A more suitable algorithm for solving the PnP (Perspective-n-Point) problem is derived based on the image plane 2D coordinates of rotor motors and the shape feature information of the UAV. Our algorithm is optimized for the application target, reduces the complexity of the algorithm by exploiting the geometric features of the UAV, and is faster and more accurate than classical algorithms.
For the multi-solution problem of P3P, we propose a new scheme to determine the unique correct solution based on the pose information instead of the traditional reprojection method, which solves the problem of occluded motors during visual relative localization. The proposed method breaks the limitations of classical methods and reduces the amount of data necessary for visual localization.
A description of symbols and mathematical notations involved in this paper is shown in
Table 1.
6. Conclusions
In order to realize real-time accurate relative localization within UAV swarms, we investigate a visual relative localization scheme based on onboard monocular sensing information. The conclusions of the study are as follows:
Our study validates the feasibility of accurately detecting UAV motors in real time using the YOLOv8-pose attitude detection algorithm.

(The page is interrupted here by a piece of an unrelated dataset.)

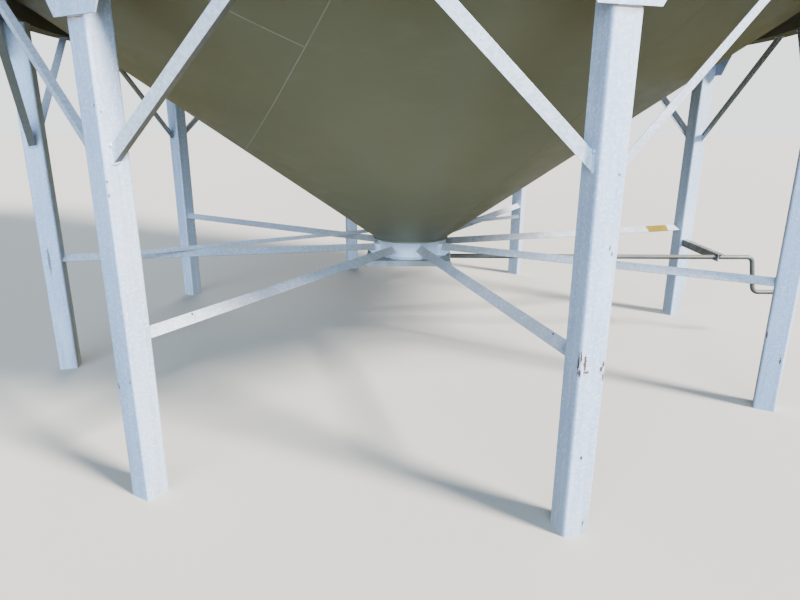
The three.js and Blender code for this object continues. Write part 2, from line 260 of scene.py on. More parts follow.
def set_piece(name, shape, coat, body="silo", stands_for=(), crease=32, move=None):
    """Makes shape into a piece that rides on its body and stands for its solids."""
    mesh = bpy.data.meshes.new(name)
    mesh.from_pydata([tuple(p) for p in shape[0]], [], shape[1])
    work = bmesh.new()
    work.from_mesh(mesh)
    bmesh.ops.remove_doubles(work, verts=work.verts, dist=1e-6)
    bmesh.ops.recalc_face_normals(work, faces=work.faces)
    if move is not None:
        work.transform(move)
    work.to_mesh(mesh)
    work.free()
    mesh.shade_smooth()
    mesh.set_sharp_from_angle(angle=math.radians(crease))
    mesh.materials.append(coat)
    piece = bpy.data.objects.new(name, mesh)
    bpy.context.scene.collection.objects.link(piece)
    piece.modifiers.new("flats stay flat", "WEIGHTED_NORMAL").keep_sharp = True
    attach(piece, body)
    if stands_for:
        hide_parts(*stands_for)
    return piece


# Marks in the paint, each as its place and its half sizes along X, Y and Z: chips down to rusty steel,
# dark scuffs, and the stronger rust stains under two of the gussets.
LEG_CHIPS = [
    ((0.5195, -2.114, 0.670), (0.0035, 0.006, 0.042)), ((0.526, -2.118, 0.634), (0.005, 0.005, 0.014)),
    ((0.5415, -2.116, 0.668), (0.0058, 0.005, 0.038)), ((0.550, -2.114, 0.637), (0.011, 0.005, 0.005)),
    ((0.609, -2.098, 0.661), (0.005, 0.006, 0.013)), ((0.602, -2.100, 0.645), (0.006, 0.005, 0.013)),
    ((0.612, -2.096, 0.616), (0.004, 0.004, 0.016)), ((0.527, -2.118, 0.690), (0.003, 0.005, 0.022)),
    ((-1.120, -1.876, 0.472), (0.004, 0.005, 0.014)), ((-1.061, -1.910, 0.500), (0.006, 0.003, 0.006)),
    ((1.786, -1.081, 0.404), (0.005, 0.005, 0.018)), ((1.851, -1.121, 0.280), (0.005, 0.005, 0.020)),
    ((0.562, -2.111, 0.318), (0.004, 0.004, 0.010)), ((0.593, -2.102, 0.048), (0.004, 0.004, 0.012))]
LEG_SCUFFS = [
    ((-1.046, -1.916, 1.232), (0.005, 0.004, 0.005)), ((-1.045, -1.916, 1.185), (0.004, 0.004, 0.007)),
    ((-1.057, -1.912, 1.476), (0.005, 0.004, 0.006)), ((-1.038, -1.910, 1.455), (0.004, 0.005, 0.004)),
    ((0.588, -2.104, 1.054), (0.004, 0.004, 0.009)), ((0.597, -2.101, 1.034), (0.004, 0.004, 0.010)),
    ((0.594, -2.102, 1.278), (0.005, 0.004, 0.005)), ((-2.057, -0.610, 0.660), (0.008, 0.005, 0.080))]
LEG_STAINS = [(leg_frame(5) @ Vector((LEG_OUTER, 0.018, 1.7395)), (0.022, 0.022, 0.0045)),
              (leg_frame(5) @ Vector((LEG_OUTER, -0.030, 1.7405)), (0.012, 0.012, 0.0025)),
              (leg_frame(6) @ Vector((LEG_OUTER, 0.015, 1.7405)), (0.028, 0.020, 0.0025))]


def leg_paint(name, grime=0.0, painted_whitening=0.0):
    coat = Coat(name, metallic=0.12)
    streak = coat.cloud(9, 5, place=coat.stretched(1, 1, 0.12))
    brushed = coat.cloud(55, 3, place=coat.stretched(1, 1, 0.06))
    mottle = coat.cloud(95, 3)
    pale = coat.mix(coat.grade(coat.cloud(2.3, 3), 0.38, 0.66), tone(180, 197, 224), tone(192, 207, 230))
    combed = coat.mix(coat.grade(brushed, 0.4, 0.66, 0, 0.5), pale, tone(162, 178, 206))
    washed = coat.mix(coat.grade(streak, 0.5, 0.7, 0, 0.6), combed, tone(154, 170, 199))
    flecked = coat.mix(coat.grade(mottle, 0.48, 0.66, 0, 0.7), washed, tone(216, 224, 236))
    # Lightens the paint towards white in streaks by this share: painted light, used on the collar.
    if painted_whitening:
        flecked = coat.mix(coat.grade(streak, 0.35, 0.6, painted_whitening * 0.8, painted_whitening), flecked, tone(230, 234, 238))
    height = coat.axis("Z")
    dust = coat.calc("MULTIPLY", coat.grade(height, 0.35, 0.0, 0, 0.5), coat.grade(streak, 0.4, 0.7))
    darker_low = coat.mix(dust, flecked, tone(150, 146, 128))
    under_gusset = coat.calc("MULTIPLY", coat.grade(height, 1.715, 1.742), coat.grade(height, 1.745, 1.7445))
    outer_face = coat.grade(coat.radius(), 2.1815, 2.183)
    runs = coat.calc("MULTIPLY", outer_face, coat.grade(streak, 0.3, 0.6, 0.25, 0.8))
    stained = coat.mix(coat.calc("MULTIPLY", under_gusset, runs), darker_low, tone(168, 122, 78))
    scuffed = coat.mix(coat.calc("MULTIPLY", coat.marks(LEG_SCUFFS), 0.85), stained, tone(98, 100, 104))
    grime_and_painted_light = coat.mix(coat.grade(streak, 0.3, 0.65, grime * 0.6, grime), scuffed, tone(138, 133, 121))
    grime_and_painted_light = coat.mix(coat.calc("MULTIPLY", coat.marks(LEG_STAINS, 0.4), 0.85), grime_and_painted_light, tone(160, 100, 56))
    chips = coat.marks(LEG_CHIPS, 0.6)
    rust = coat.mix(coat.grade(coat.cloud(260, 4), 0.4, 0.6), tone(70, 50, 44), tone(118, 80, 62))
    specks = coat.calc("MAXIMUM", chips, coat.grade(coat.cloud(38, 6, 0.7), 0.745, 0.765, 0, 0.8))
    chipped = coat.mix(specks, grime_and_painted_light, rust)
    relief = coat.calc("SUBTRACT", coat.calc("ADD", mottle, streak), chips)
    return coat.finish(chipped, coat.grade(mottle, 0.3, 0.7, 0.42, 0.56), relief)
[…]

Our PnP solution algorithm derived based on the geometric features of the UAV proved to be faster and more stable.
Through the validation of a large number of stochastic experiments, we propose for the first time a fast scheme based on the rationality of UAV attitude to deal with the PnP multi-solution problem, which ensures the stability of the scheme when the visual information is incomplete.
Our scheme improves speed and accuracy while reducing data requirements, and the performance is verified in experiments.
However, there are limitations to our study. First, limited by the detection performance of the detection module for small targets, our relative localization can currently only be achieved at a distance of less than 12 m. Of course, with the improvement in the detection performance, the action distance will be larger. Second, our currently generated position data has not been filtered. So based on the experimental conclusions, our next research direction is to improve the detection performance of the detection module for the motors as small targets at long distances, and the second is to improve the overall stability of the estimation value under the time series through the filtering algorithm.